Facts About the Weapons in Salem
- Colonel David Mason of Salem bought 19 French cannons.
- Mason had a local blacksmith, Captain Robert Foster, mount them on carriages.
- Carriages are wooden frames with wheels, which allow the cannons to be moved.
- The cannons and carriages were hidden around Foster’s property, which was on the north side of the river.
Facts About Leslie’s Retreat
- Leslie and his men were stationed at Castle William in Boston Harbor.
- Leslie sailed from Castle William to Marblehead with around 240 men from the 64th Regiment.
- Leslie was ordered to march to Salem and seize the military supplies hidden there.
- Major John Pedrick of Marblehead road to Salem and raised the alarm.
- When Leslie and his men reached New Mills, they were delayed because the planks of the bridge had been removed.
- John Sargent, a Loyalist, pointed Leslie in the direction of the North Fields.
- The townspeople raised the drawbridge and scuttled boats so the British could not cross.
- Thomas Pickering was a militia officer at the time and was a part of the mob that blocked Leslie’s path.
- Pastor Thomas Barnard tried to mediate between the two sides, to avoid fighting.

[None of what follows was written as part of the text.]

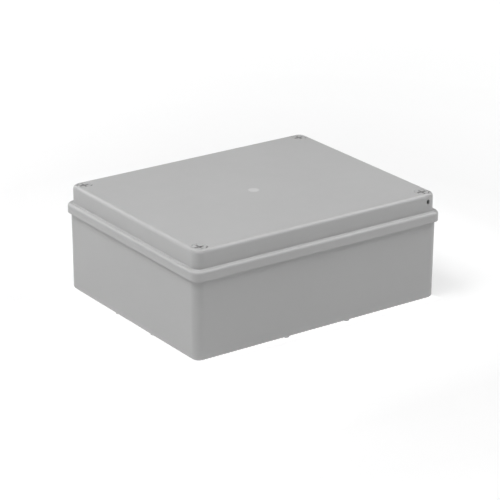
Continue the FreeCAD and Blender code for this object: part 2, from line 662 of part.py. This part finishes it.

- Leslie argued the townspeople were blocking the King’s Road (or the King’s Highway) and the townspeople argued it was a private lane and they were not obligated to follow his orders to lower the drawbridge.
- While Leslie and the townspeople argued, the hidden weapons were moved to a safe location.
Leslie’s Retreat and Salem Resistance
Visit the Site of Leslie’s Retreat
This shows the present-day location of where Leslie’s Retreat took place.
Text of the Historical Marker at the Location of Leslie’s Retreat
Here, in defiance of King George III, local minutemen hid 17 cannons, and were confronted by 300 British troops under command of Colonel Leslie. The Redcoats were routed, with only Joseph Whicher of Salem being wounded. This was the first open resistance to the King by the colonials, and the first blood shed in America’s war for independence.